There have been tough recommendations for reforming Britain’s banks from an influential panel of lawmakers.
A report from the Parliamentary Commission on Banking Standards said the government should have the power to force all of the UK’s banks to split their routine retail operations from riskier investment activities if needs be.
That goes much further than the government’s proposed banking sector reforms currently being debated in the UK parliament, which are intended to prevent a repeat of the need for taxpayer-funded bank bailouts.
Conservative MP Andrew Tyrie, who heads the commission, said that current proposals to change the industry fall short of what is required.
“There remains much more work to be done to improve the bill,” he said in the report published ahead of the debate.
The commission was set up amid public outcry after Barclays was fined for rigging global interest rates, the latest in a string of banking scandals including the mis-selling of loan insurance and complex interest rate hedging products to small firms.

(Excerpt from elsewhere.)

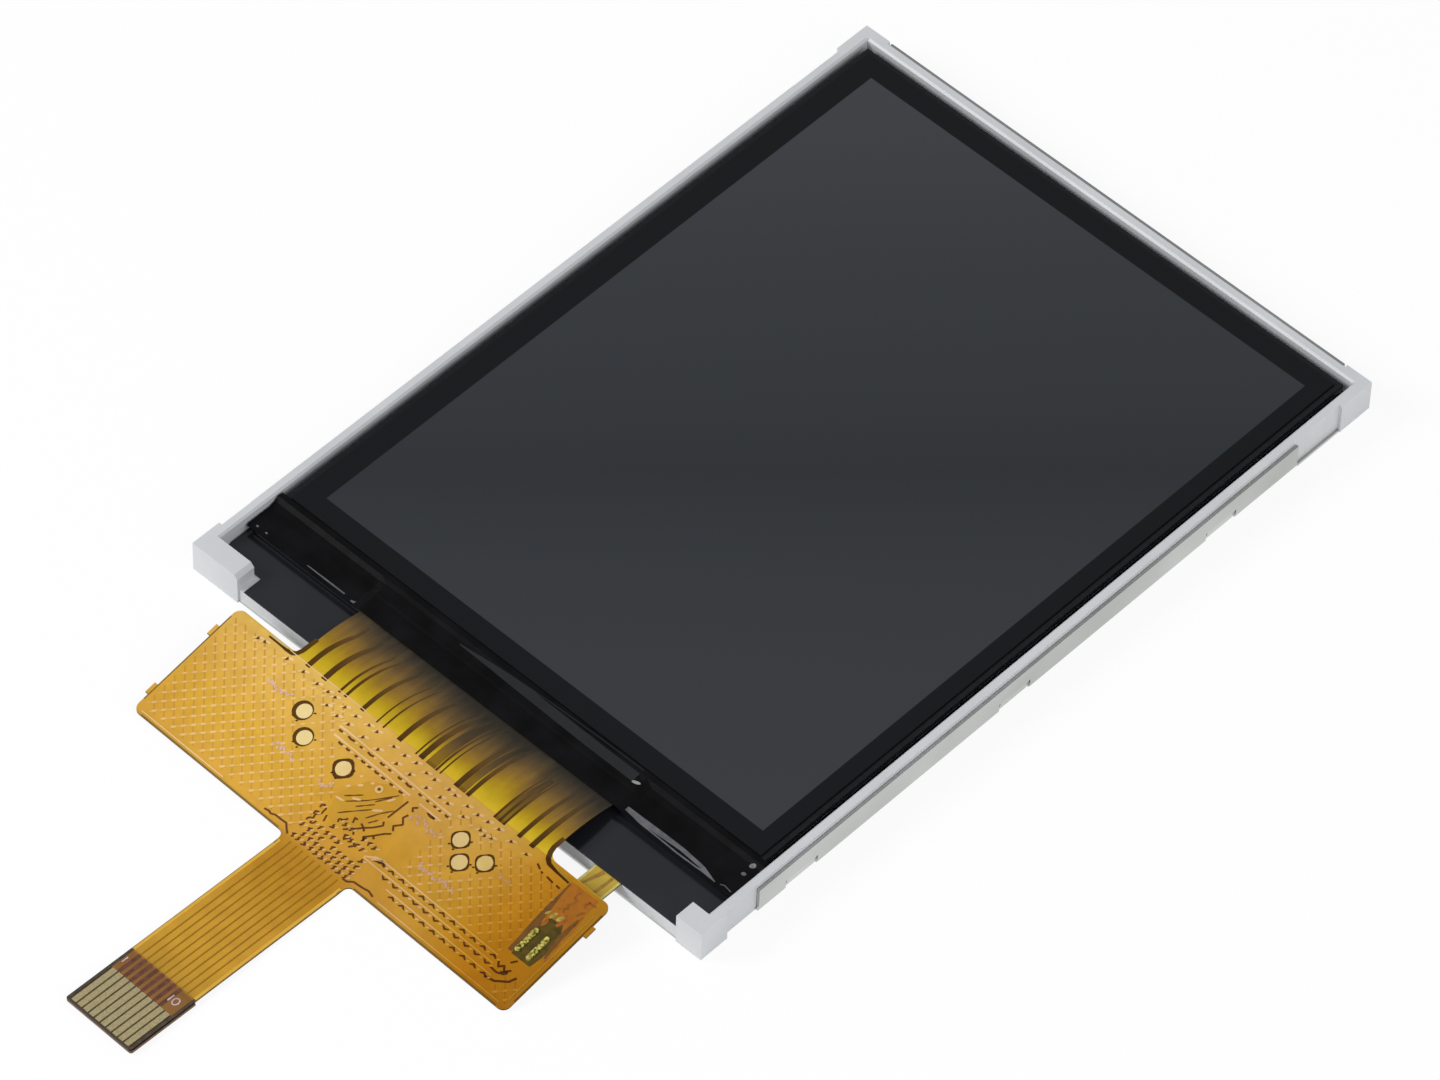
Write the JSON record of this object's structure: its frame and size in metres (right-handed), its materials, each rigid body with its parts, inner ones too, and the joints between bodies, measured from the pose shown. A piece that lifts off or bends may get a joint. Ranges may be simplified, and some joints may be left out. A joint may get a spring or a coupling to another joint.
{
  "type": "tft display module",
  "caption": "Small portrait colour TFT display module: glass panel in a white moulded frame with a steel back tray and an amber flex that narrows to a stiffened tail of bare contacts",
  "frame": {"origin": "Centre of the module's flat back face, on the plane that the flex's tail also lies down to; the flex and its tail are left out of the centring", "axes": "+Z out of the screen towards the viewer, +Y away from the flex along the long side, +X to the right as seen from the front with the flex at the bottom"},
  "size_m": [0.0428, 0.0886, 0.0024],
  "materials": {
    "tray_steel": "bright rolled stainless sheet",
    "frame_plastic": "white reflective moulding",
    "reflector_film": "white film",
    "guide_acrylic": "clear moulded light guide",
    "diffuser_film": "matt translucent film",
    "prism_film": "fine prismatic film",
    "black_tape": "black polyester tape, satin",
    "led_body": "white LED housing",
    "polarizer_rear": "dark polarizing film",
    "panel_glass": "thin polished glass",
    "seal_resin": "cured sealant",
    "polarizer_front": "anti-glare dark film",
    "chip_silicon": "bare silicon back",
    "bond_resin": "conductive adhesive film",
    "flex_polyimide": "amber polyimide over copper",
    "stiffener_polyimide": "brown polyimide board",
    "gold_plating": "thin gold plating",
    "solder": "bright solder under yellow flux"
  },
  "bodies": {
    "root": {"back_tray": "tray_steel", "frame": "frame_plastic", "reflector_sheet": "reflector_film", "light_guide": "guide_acrylic", "diffuser_sheet": "diffuser_film", "prism_sheet_lower": "prism_film", "prism_sheet_upper": "prism_film", "led_flex": "flex_polyimide", "led_1": "led_body", "led_2": "led_body", "led_3": "led_body", "led_4": "led_body", "rim_tape": "black_tape", "rear_polarizer": "polarizer_rear", "tft_glass": "panel_glass", "cell_seal": "seal_resin", "color_filter_glass": "panel_glass", "front_polarizer": "polarizer_front", "driver_chip": "chip_silicon", "bond_film": "bond_resin", "main_flex": "flex_polyimide", "tail_contacts": "gold_plating", "tail_stiffener": "stiffener_polyimide", "test_pads": "gold_plating", "tab_solder": "solder", "ledge_cover_tape": "black_tape"}
  },
  "joints": []
}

All the leading British banks will be affected by the legislation.
The industry, however, has warned that the severity of the proposed reforms – more rigorous than those in France and Germany – could put British banks at a disadvantage against their continental rivals.
The commission called on the government to delay pushing through the Banking Reform Bill until its final report is published in May.
“The task of sorting out the banking industry, of which this bill will form a major part, is absolutely essential for the long-term health of the British economy. Let’s get it right,” the commission concluded.